As the match winds down into its final fifteen minutes the support wanes, and as we enter six minutes of normal time the ground is once again silent. As ever, there is a late flurry of goal attempts as the realisation dawns on the players that their failure to score a goal can only result in an evening in Barrow-In-Furness. Corners are won but no booming chants of “Come of You Blues” or intimidatingly repetitive calls of “ Ipswich, Ipswich, Ipswich” materialise from the stands; even the score board seems apathetic as each corner kick is met, not with an entreaty to shout support for the team, but instead a message about how the Ipswich Mortgage Centre “corners all your home improvement and mortgage needs”. The old boys beside me leave with a couple of minutes to go.

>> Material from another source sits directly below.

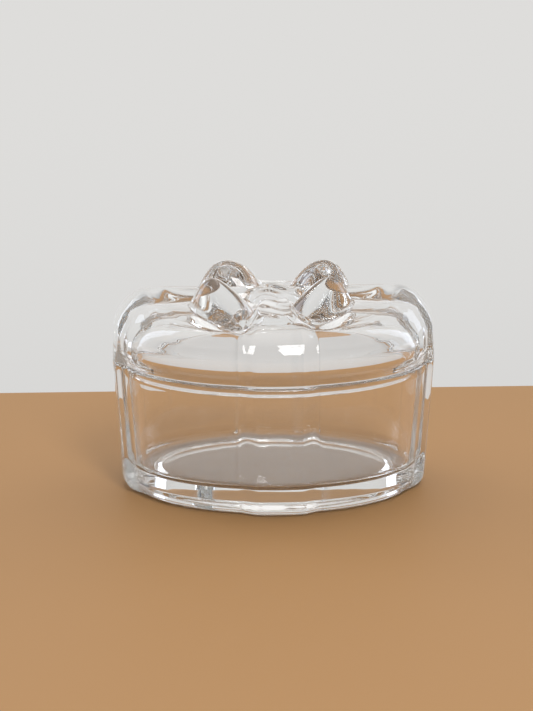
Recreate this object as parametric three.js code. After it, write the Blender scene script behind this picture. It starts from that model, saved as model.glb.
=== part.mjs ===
// Oval box of clear pressed glass, moulded like a wrapped present: a deep dish and a domed lid.
// Millimetres, +Z up. The origin is the middle of the underside, and +X runs along the oval.
// Both pieces are turned from a profile, drawn out into an oval, and then given their relief.
import * as THREE from 'three';
import { mergeVertices } from 'three/addons/utils/BufferGeometryUtils.js';

// The oval body, measured without the ribbon.
const bodyLength = 96;
const bodyDepth = 78;
const baseHeight = 41;
const lidHeight = 18.8;

// The dish. Its underside is hollowed a little, so it stands on a ring.
const baseTaper = 2.9;
const baseWall = 3.2;
const floorThickness = 7.8;
const footRound = 4.5;
const floorRound = 3;
const recessRadius = 37.5;
const recessDepth = 2.6;

// The lid. Its crown is level along X and falls towards the front and the back.
const lidTaper = 0.6;
const lidWall = 3.8;
const crownThickness = 5.8;
const crownFall = 4.1;
const shoulderRound = 9.8;
const ceilingRound = 8;

// How the lid seats: its flange drops inside the wall of the dish.
const seatGap = 0.3;
const flangeClearance = 0.35;
const flangeThickness = 1.9;
const flangeDepth = 3.8;

// The ribbon: flat with soft slopes, and pinched at the knot. To the two sides it is a round strap on
// the crown, which turns into the flat ribbon over the shoulder. Where the pinch opens and where the
// strap turns flat are given as shares of the crown's radius.
const ribbonFlat = 12.6;
const ribbonSlope = 6.2;
const ribbonRelief = 2;
const ribbonPinch = 0.4;
const pinchOpens = [0.2, 1];
const strapWidth = 15.2;
const strapRise = 3.2;
const strapSoftness = 0.6;
const strapTurnsFlat = [1.05, 1.25];

// The low knot in the middle, and the folds that swing across it.
const knotMiddleY = -2;
const knotLength = 17;
const knotDepth = 19;
const knotRise = 3.3;
const knotSoftness = 0.6;
const foldSpacing = 5;
const foldHeight = 0.8;
const foldSwing = 2;

// The petals fan out from roots either side of the middle. For each: the way it points and how far
// it spreads to its left and right of that, in degrees; how far its crest is from the root, and how
// far from the crest its tip and its back come down; and how much longer it is on its left, at the
// skew's angle from the way it points.
const petalRoot = 4;
const petalSideSoftness = 0.7;
const petalEndSoftness = 0.75;
const skewAngle = 50;
const petals = [
  { points: 210, left: 41, right: 22, crest: 21.8, tip: 6, back: 7, rise: 10.3, skew: 0.3 },
  { points: -31, left: 26, right: 43, crest: 19, tip: 5.8, back: 8.2, rise: 9.9, skew: -0.2 },
  { points: 147, left: 33, right: 39, crest: 16.8, tip: 8.5, back: 11.5, rise: 9.7, skew: -0.4 },
  { points: 23, left: 39, right: 30, crest: 18.2, tip: 7.5, back: 8.5, rise: 9.7, skew: 0.4 },
];

// Steps round each curve of the profiles, up the dish's wall, across the crown, and round the oval
// between two ribbons.
const steps = { foot: 5, floor: 4, ceiling: 5, shoulder: 8, wall: 3, crown: 24, open: 12 };

const rimRadius = bodyLength / 2;
const lengthOverDepth = (bodyLength - bodyDepth) / 2;
const crownRadius = rimRadius - lidTaper - shoulderRound;
const crownDepthRadius = crownRadius - lengthOverDepth;
const ribbonHalf = ribbonFlat / 2;
const rimHeight = baseHeight + seatGap;

// Point on a ring of the oval. Outside the crown every ring keeps an even distance to the next,
// so walls are equally thick all round; inside it the rings close in on the middle.
function ovalPoint(radius, angle) {
  const share = Math.min(radius / crownRadius, 1);
  const depthRadius = radius - lengthOverDepth * Math.sin((share * Math.PI) / 2);
  return new THREE.Vector2(radius * Math.cos(angle), depthRadius * Math.sin(angle));
}

function ovalNormal(radius, angle) {
  const depthRadius = radius - lengthOverDepth;
  return new THREE.Vector2(depthRadius * Math.cos(angle), radius * Math.sin(angle)).normalize();
}

// Angles of the rings' points over one quarter: lines run down both edges of each ribbon's slope.
function quarterAngles() {
  const marks = [0, ribbonHalf, ribbonHalf + ribbonSlope];
  const nearSide = withMiddles(marks.map((mark) => Math.asin(mark / (bodyDepth / 2))));
  const nearFront = withMiddles(marks.map((mark) => Math.acos(mark / rimRadius)).reverse());
  const from = nearSide.at(-1);
  const between = [];
  for (let step = 1; step < steps.open; step += 1) {
    between.push(from + ((nearFront[0] - from) * step) / steps.open);
  }
  return [...nearSide, ...between, ...nearFront];
}

// A list of marks with one more halfway between each two.
function withMiddles(marks) {
  return marks.flatMap((mark, index) => (index === 0 ? [mark] : [(marks[index - 1] + mark) / 2, mark]));
}

function fullTurn() {
  const quarter = quarterAngles();
  const half = [...quarter, ...quarter.slice(0, -1).reverse().map((angle) => Math.PI - angle)];
  return [...half, ...half.slice(1).map((angle) => angle + Math.PI)];
}

const turn = fullTurn();

// Half of a cosine wave: 0 up to the start, 1 from the end on.
function easeBetween(value, start, end) {
  const share = THREE.MathUtils.clamp((value - start) / (end - start), 0, 1);
  return (1 - Math.cos(Math.PI * share)) / 2;
}

// Height of the ribbon over a wall, at an offset from its middle line.
function wallRibbon(offset) {
  return ribbonRelief * (1 - easeBetween(offset, ribbonHalf, ribbonHalf + ribbonSlope));
}

// Height of the ribbon over the lid. The share is the ring's radius over the crown's.
function lidRibbon(x, y, share) {
  const offset = Math.min(Math.abs(x), Math.abs(y));
  const pinch = THREE.MathUtils.lerp(ribbonPinch, 1, easeBetween(share, ...pinchOpens));
  if (Math.abs(x) < Math.abs(y)) {
    return wallRibbon(offset / pinch);
  }
  const strap = dome(strapRise, offset / ((strapWidth / 2) * pinch), strapSoftness);
  return THREE.MathUtils.lerp(strap, wallRibbon(offset), easeBetween(share, ...strapTurnsFlat));
}

// Height of a round top that is highest at 0 and comes down at 1, gently if its softness is high.
function dome(rise, place, softness) {
  return rise * Math.max(1 - place * place, 0) ** softness;
}

// Height of a petal: highest at its crest, with a steep tip. It is longer on one side by its skew.
function petalHeight(x, y, petal) {
  const rootY = petalRoot * Math.sign(Math.sin(THREE.MathUtils.degToRad(petal.points)));
  const distance = Math.hypot(x, y - rootY) - petal.crest;
  const angle = THREE.MathUtils.radToDeg(Math.atan2(y - rootY, x));
  const turned = THREE.MathUtils.euclideanModulo(angle - petal.points + 180, 360) - 180;
  const side = dome(petal.rise, turned / (turned > 0 ? petal.left : petal.right), petalSideSoftness);
  if (distance > 0) {
    const tip = petal.tip * (1 + (petal.skew * turned) / skewAngle);
    return dome(side, distance / tip, petalEndSoftness);
  }
  return dome(side, distance / petal.back, petalEndSoftness);
}

function knotHeight(x, y) {
  const along = x / (knotLength / 2);
  const across = (y - knotMiddleY) / (knotDepth / 2);
  const swing = foldSwing * Math.sin(Math.PI * along);
  const fold = foldHeight * Math.cos((2 * Math.PI * (y + swing)) / foldSpacing);
  return dome(knotRise + fold, Math.hypot(along, across), knotSoftness);
}

// Profile points carry the radius and height of a ring, and how far its relief moves it out or up.
function ring(radius, height, out = 0, up = 0) {
  return { radius, height, out, up };
}

function arcOfRings(centreRadius, centreHeight, round, fromDegrees, toDegrees, count, skin) {
  const rings = [];
  for (let step = 0; step <= count; step += 1) {
    const angle = THREE.MathUtils.degToRad(fromDegrees + ((toDegrees - fromDegrees) * step) / count);
    const out = skin ? Math.cos(angle) : 0;
    const up = skin ? Math.max(Math.sin(angle), 0) : 0;
    const radius = centreRadius + round * Math.cos(angle);
    rings.push(ring(radius, centreHeight + round * Math.sin(angle), out, up));
  }
  return rings;
}

// Turns a profile into a closed oval casting. The profile runs from the axis to the axis.
function cast(name, profile, relief, material) {
  const outline = profile.map((point) => new THREE.Vector2(point.radius, point.height));
  const geometry = new THREE.LatheGeometry(outline, turn.length - 1);
  const position = geometry.attributes.position;
  for (let index = 0; index < position.count; index += 1) {
    const point = profile[index % profile.length];
    const angle = turn[Math.floor(index / profile.length)];
    const place = ovalPoint(point.radius, angle);
    const raised = relief(place.x, place.y, point);
    const normal = ovalNormal(Math.max(point.radius, crownRadius), angle);
    place.addScaledVector(normal, raised.out);
    position.setXYZ(index, place.x, place.y, point.height + raised.up);
  }
  geometry.deleteAttribute('normal');
  geometry.deleteAttribute('uv');
  const mesh = new THREE.Mesh(withoutEmptyFaces(mergeVertices(geometry)), material);
  mesh.name = name;
  return mesh;
}

// The rings shrink to one point on the axis, which leaves faces with two equal corners.
function withoutEmptyFaces(geometry) {
  const corners = Array.from(geometry.index.array);
  const kept = [];
  for (let index = 0; index < corners.length; index += 3) {
    const face = corners.slice(index, index + 3);
    if (new Set(face).size === 3) {
      kept.push(...face);
    }
  }
  geometry.setIndex(kept);
  return geometry;
}

const glass = new THREE.MeshStandardMaterial({
  color: 0xe8edf0,
  roughness: 0.05,
  metalness: 0,
  transparent: true,
  opacity: 0.45,
});

// The dish: hollowed underside, rounded foot, tapered wall, and a thick floor inside.
const footRadius = rimRadius - baseTaper;
const wallAngle = THREE.MathUtils.radToDeg(Math.atan2(baseTaper, baseHeight));
const innerTop = rimRadius - baseWall;
const innerFoot = footRadius - baseWall + (baseTaper * (floorThickness + floorRound)) / baseHeight;

function baseProfile() {
  const rings = [ring(0, recessDepth), ring(recessRadius - recessDepth, recessDepth), ring(recessRadius, 0)];
  const foot = arcOfRings(footRadius - footRound, footRound, footRound, -90, -wallAngle, steps.foot, true);
  foot.forEach((point) => rings.push(ring(point.radius, point.height, 1, 0)));
  const wallStart = rings.at(-1);
  for (let step = 1; step <= steps.wall; step += 1) {
    const share = step / steps.wall;
    const radius = THREE.MathUtils.lerp(wallStart.radius, rimRadius, share);
    rings.push(ring(radius, THREE.MathUtils.lerp(wallStart.height, baseHeight, share), 1, 0));
  }
  rings.push(ring(innerTop, baseHeight));
  rings.push(ring(innerTop, baseHeight - flangeDepth - seatGap));
  const floorTop = floorThickness + floorRound;
  rings.push(...arcOfRings(innerFoot - floorRound, floorTop, floorRound, 0, -90, steps.floor));
  rings.push(ring(0, floorThickness));
  return rings;
}

// The dish only has the ribbon, which stands out sideways, so its foot stays flat.
function baseRelief(x, y, point) {
  return { out: point.out * wallRibbon(Math.min(Math.abs(x), Math.abs(y))), up: 0 };
}

// The lid: ceiling and inner wall, the flange, the seat, the outer wall, the shoulder and the crown.
const crownHeight = rimHeight + lidHeight;
const ceilingHeight = crownHeight - crownThickness;
const flangeOuter = innerTop - flangeClearance;
const flangeInner = flangeOuter - flangeThickness;
const lidInner = rimRadius - lidTaper - lidWall;

function lidProfile() {
  const shoulderHeight = crownHeight - shoulderRound;
  const ceilingEdge = ceilingHeight - ceilingRound;
  const ceiling = arcOfRings(lidInner - ceilingRound, ceilingEdge, ceilingRound, 90, 0, steps.ceiling);
  const rings = [ring(0, ceilingHeight), ...ceiling];
  rings.push(ring(flangeInner, rimHeight));
  rings.push(ring(flangeInner, rimHeight - flangeDepth));
  rings.push(ring(flangeOuter, rimHeight - flangeDepth));
  rings.push(ring(flangeOuter, rimHeight));
  rings.push(ring(rimRadius, rimHeight, 1, 0));
  rings.push(...arcOfRings(crownRadius, shoulderHeight, shoulderRound, 0, 90, steps.shoulder, true));
  for (let step = 1; step <= steps.crown; step += 1) {
    rings.push(ring(crownRadius * (1 - step / steps.crown), crownHeight, 0, 1));
  }
  return rings;
}

// The lid carries the ribbon all over and the bow on its crown, which falls to the front and back.
function lidRelief(x, y, point) {
  const ribbon = lidRibbon(x, y, point.radius / crownRadius);
  const bow = Math.max(knotHeight(x, y), ...petals.map((petal) => petalHeight(x, y, petal)));
  const onSkin = point.out + point.up > 0;
  const climb = onSkin ? (point.height - rimHeight) / lidHeight : 0;
  const fall = crownFall * Math.min(Math.abs(y) / crownDepthRadius, 1) ** 2;
  return { out: point.out * ribbon, up: point.up * Math.max(ribbon, bow) - fall * climb };
}

const box = new THREE.Group();
box.add(cast('base', baseProfile(), baseRelief, glass));
box.add(cast('lid', lidProfile(), lidRelief, glass.clone()));

export default box;
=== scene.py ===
import math

import bmesh
import bpy
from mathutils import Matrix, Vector


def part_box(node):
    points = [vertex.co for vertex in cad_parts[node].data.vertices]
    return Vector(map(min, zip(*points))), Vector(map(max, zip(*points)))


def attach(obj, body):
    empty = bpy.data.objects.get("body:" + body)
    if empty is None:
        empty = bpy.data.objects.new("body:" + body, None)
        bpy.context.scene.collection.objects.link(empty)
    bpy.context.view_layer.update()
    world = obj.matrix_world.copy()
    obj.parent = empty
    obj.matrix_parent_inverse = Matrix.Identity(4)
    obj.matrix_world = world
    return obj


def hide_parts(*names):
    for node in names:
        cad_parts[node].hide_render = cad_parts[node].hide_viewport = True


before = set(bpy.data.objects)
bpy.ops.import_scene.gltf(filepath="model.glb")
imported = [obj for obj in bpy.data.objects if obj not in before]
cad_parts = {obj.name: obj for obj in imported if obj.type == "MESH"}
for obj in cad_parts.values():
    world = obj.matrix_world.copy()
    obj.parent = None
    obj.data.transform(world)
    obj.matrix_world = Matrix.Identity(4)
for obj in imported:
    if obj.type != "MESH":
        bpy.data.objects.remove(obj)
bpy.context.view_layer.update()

MM = 0.001

# ---------------------------------------------------------------------------------------------
# The dish. It is pressed from clear lead crystal in one shot: the mould leaves a thick floor, a
# tapered wall, and four flat ribbon bands that stand out of the wall from the rim to the foot.
# Its edges are fire-polished, so every one of them is a small round that catches the light.

_, base_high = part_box("base")
ribbon_relief = 2.0 * MM
ribbon_flat = 12.6 * MM
ribbon_slope = 6.2 * MM
rim_radius = base_high.x - ribbon_relief
rim_depth_radius = base_high.y - ribbon_relief
base_height = base_high.z
base_taper = 2.9 * MM
base_wall = 3.2 * MM
floor_thickness = 7.8 * MM
foot_round = 4.5 * MM
recess_radius = 37.5 * MM
recess_depth = 2.6 * MM
floor_round = 3.0 * MM
edge_round = 0.7 * MM
lid_taper = 0.6 * MM
shoulder_round = 9.8 * MM
crown_radius = rim_radius - lid_taper - shoulder_round
turn_steps = 360
weld_distance = 0.002 * MM
slack = 0.1 * MM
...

Sam Morsy shoots over the cross bar from close range and substitute Cameron Humphreys heads against it , but Town don’t score and the breath saved by not shouting in support of the Town is expended in a chorus of sadly predictable boos and jeers.
Later this evening I will learn that the Town manager has been sacked and briefly I wonder to myself if the old boy sat next but one to me had been right; Paul Lambert had never actually left the club he’d just shaved the top of his head and swopped his Scottish accent for a Scouse one, but after nearly a season’s worth of games he’d finally been found out. It’s certainly never dull being a Town fan, well except for the actual games that is. Try stopping me going through it all again in a fortnight’s time though. No, please, try.